Strange Planet the strip doesn’t really have running characters, as far as anyone but Pyle knows — the blue aliens almost all look alike, and they all talk alike, with a kind of gentle, self-effacing, philosophical acceptance about the oddities of things like coffee (“jitter liquid”), alcohol (“mild poison”), and fast food. The animated series, to judge from the early episodes provided for critics, is similarly an anthology show, with episodes moving between different sets of characters in different professions and at different points in their lives.

The show preserves Pyle’s art style and humor, to the point where a lot of the language will be familiar to fans of his strips — but it’s unquestionably a Dan Harmon series as well, with Harmon’s signature humanistic take on failure and regret, family connections and philosophy, learning and growing. The story arcs could be Rick and Morty arcs, except without the gross-out humor, frantic tone, and overall air of aggressive cynicism. In the same way, they’re about characters facing and overcoming anxieties and dealing with their own shortcomings.

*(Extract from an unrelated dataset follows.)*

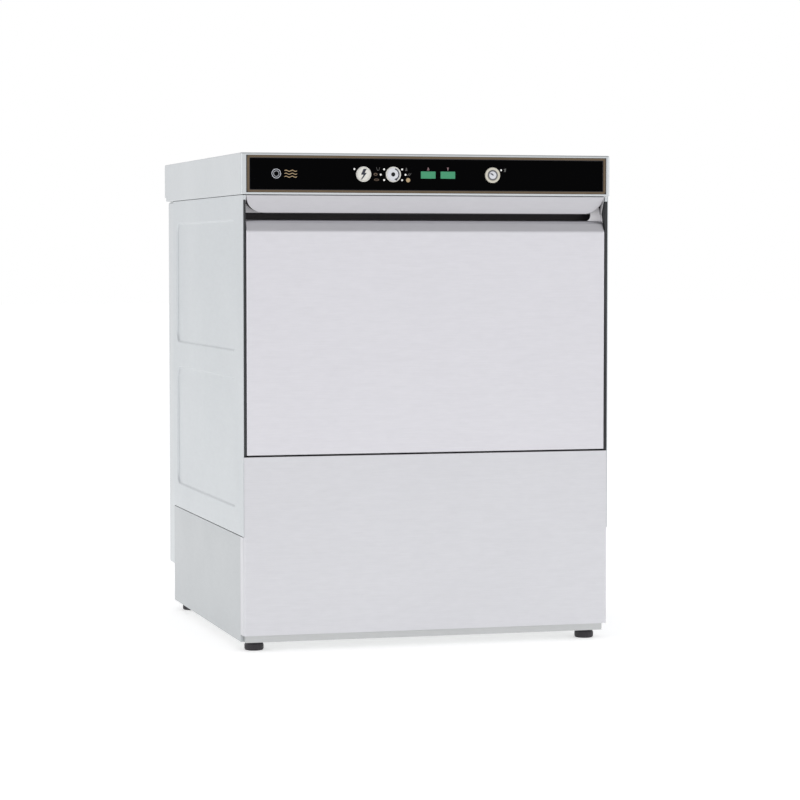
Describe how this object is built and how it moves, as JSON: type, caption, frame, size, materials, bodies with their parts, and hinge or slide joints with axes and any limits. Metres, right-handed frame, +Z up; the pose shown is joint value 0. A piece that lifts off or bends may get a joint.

Just as the Strange Planet strip offers a twisted mirror of our world, the series offers a twisted mirror of Rick and Morty — a version of that animated series made for a much calmer, quieter audience.

The series features voices by Tunde Adebimpe, Demi Adejuyigbe, Lori Tan Chinn, Community’s Danny Pudi, and Hannah Einbinder.

Strange Planet premieres Aug. 9 on Apple TV Plus, with a 10-episode first season.